Remember that this rifle is advertised as having 3/4" MOA accuracy.  Part 4 will cover my range testing.  3/4" MOA is a pretty aggressive claim for any rifle of this type, but just to give you a preview, take a look at the group below.  This was my best group at 100 yards (0.55" three shot group).  My feeling is that it is capable of 3/4" MOA.


  1. great review. I appreciate all the pictures.

  2. Doesn't look like the gas key is staked very well at all.

  3. This is good info. I'm looking for a home defense AR-15. I have the Keltec PLR-16 but it would blow my eardrums out if I had to fire it indoors. Don't know if an AR would be any different but I miss having a stock even though Keltec is a fine manufacturer.

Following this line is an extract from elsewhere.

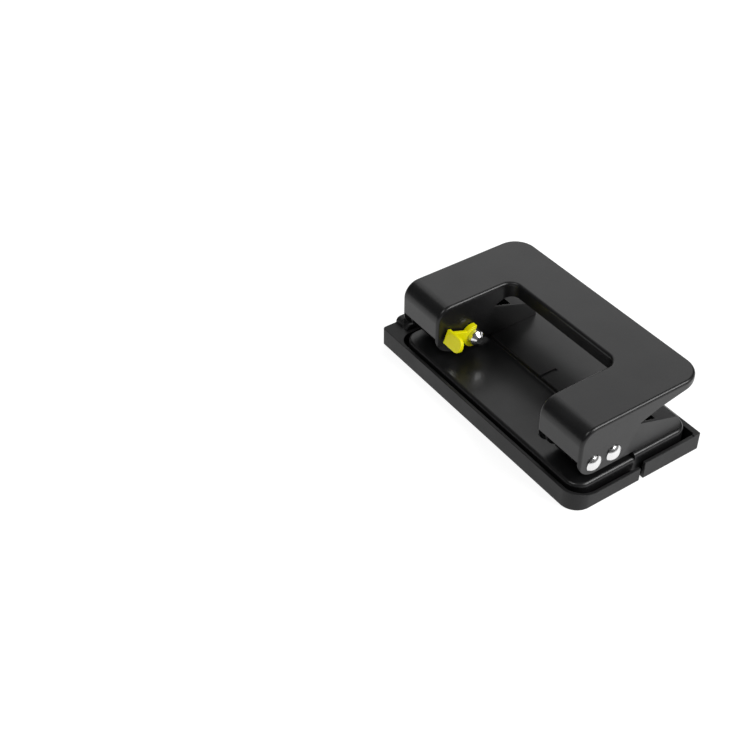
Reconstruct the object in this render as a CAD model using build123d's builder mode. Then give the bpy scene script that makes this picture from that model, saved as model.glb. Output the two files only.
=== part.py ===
from build123d import *
import os
from math import cos, hypot, radians, sin

os.makedirs("parts", exist_ok=True)

# Two-hole paper punch, millimetres. X runs along the row of holes, Y from front to back,
# Z up. The origin is midway between the two punches, on the surface that the tray stands
# on. The handle is modelled pressed down and locked, as the punch is stored.

# --- overall sizes -------------------------------------------------------------------
hole_spacing = 80.0          # between the two holes, ISO 838
hole_margin = 12.0           # from a hole's centre to the edge of the sheet, ISO 838
arm_width = 22.0             # across one arm of the handle
handle_front = 15.5          # punch axis to the nose of an arm
handle_rear = 41.4           # punch axis to the back of the handle
base_overhang = 11.1         # base plate beyond a punch axis, sideways
base_front = 15.2            # punch axis to the front of the base plate
base_rear = 38.8             # punch axis to the back of the base plate

# --- sheet thicknesses ---------------------------------------------------------------
handle_sheet = 1.0
bracket_sheet = 1.2
base_sheet = 1.0

# --- heights -------------------------------------------------------------------------
table_height = 9.3           # top of the base plate where the sheet of paper lies
stop_step = 1.7              # the raised rear part of the base plate, the paper's stop
paper_slot = 2.0             # free height between the table and the punch guide
axle_height = 18.3           # pivot and drive pins, handle pressed
handle_top = 34.8

# --- mechanism -----------------------------------------------------------------------
lever_arm = 9.0              # pivot to drive pin
lift_angle = 24.0            # the handle's travel, pressed to fully raised
punch_diameter = 5.5
drive_pin_diameter = 3.2
pivot_diameter = 4.0
rivet_head_diameter = 6.6
rivet_head_height = 1.4
running_clearance = 0.05     # radial, a pin or a punch turning or sliding in its bore
side_clearance = 0.4         # between a bracket and the flange of the handle beside it
slot_clearance = 0.1         # round the drive pin in the punch's cross slot
slot_margin = 0.5            # round the drive pin in a bracket's curved slot

# --- derived places ------------------------------------------------------------------
arm_centre = hole_spacing / 2
arm_outer = arm_centre + arm_width / 2
arm_inner = arm_centre - arm_width / 2
base_half = arm_centre + base_overhang
slot_top = table_height + paper_slot
deck_height = table_height + stop_step
pin_sway = lever_arm * (1 - cos(radians(lift_angle)))
punch_stroke = lever_arm * sin(radians(lift_angle))
pin_y = pin_sway / 2
pivot_y = pin_y - lever_arm
bracket_half = arm_width / 2 - handle_sheet - side_clearance
channel_half = bracket_half - bracket_sheet
sides = (("left", -1), ("right", 1))

# --- handle --------------------------------------------------------------------------
nose_radius = 6.5
nose_lip_height = 21.6       # lower edge of the nose between an arm's flanges
skirt_height = 13.5          # lower edge of the flanges round the pivots
skirt_front_corner = 8.0
skirt_rear_corner = 4.5
skirt_rear = 5.0             # where the flange starts to climb to the notch
notch_y = 11.8
notch_height = 26.3
bar_flange_height = 28.9     # lower edge of the flange at the front of the cross bar
tail_flange = 1.9            # depth of the flange at the back of the handle
opening_rear = 19.8          # punch axis to the cross bar
opening_radius = 4.5
tail_radius = 9.0
side_bend = 1.3


def nose_and_top(inset, tail, points_below):
    """Side outline that closes points_below with the nose and the top, drawn in by inset."""
    nose = -handle_front + inset
    bend = nose_radius - inset
    nose_top = (nose, handle_top - inset - bend)
    top_front = (nose + bend, handle_top - inset)
    top_rear = (tail, handle_top - inset)
    with BuildSketch() as outline:
        with BuildLine():
            Polyline(nose_top, *points_below, top_rear, top_front)
            RadiusArc(top_front, nose_top, -bend)
        make_face()
    return outline.sketch


def handle_plan(inset):
    """The handle seen from above, drawn in by inset: two arms and the bar behind them."""
    gap_front = -handle_front - side_clearance
    with BuildSketch() as plan:
        with Locations((0, (handle_rear - handle_front) / 2)):
            Rectangle(2 * (arm_outer - inset), handle_rear + handle_front - 2 * inset)
        fillet(plan.vertices().group_by(Axis.Y)[-1], tail_radius - inset)
        with BuildSketch(mode=Mode.SUBTRACT) as gap:
            with Locations((0, (opening_rear + inset + gap_front) / 2)):
                Rectangle(2 * (arm_inner + inset), opening_rear + inset - gap_front)
            fillet(gap.vertices().group_by(Axis.Y)[-1], opening_radius + inset)
    return plan.sketch


room_line = ((-handle_front + handle_sheet, 0), (handle_rear + handle_sheet, 0))
blank_line = ((-handle_front, 0), (handle_rear + handle_sheet, 0))
head_room = handle_top + handle_sheet

with BuildPart() as handle_room:
    with BuildSketch():
        add(handle_plan(handle_sheet))
    extrude(amount=head_room)
    with BuildSketch(Plane.YZ.offset(-arm_outer)):
        add(nose_and_top(handle_sheet, handle_rear + handle_sheet, room_line))
    extrude(amount=2 * arm_outer, mode=Mode.INTERSECT)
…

  4. How did you mount a bipod to the free floating handguard. I want to put a pistol grip on it and can't figure out how?

  5. The bipod is a Harris that mounts to a standard swivel stud. The Houge free float tube comes with a swivel stud standard. The bipod mounts directly. I have not tried it out yet, but I think what you are looking for is found at the link below.

  6. Very helpful review and great photos. I have a RRA coyote rifle with 20" H-bar with a Leupold Mark 4 on top of the flat top receiver. the 3/4" MOA is no problem at all. Great rifle!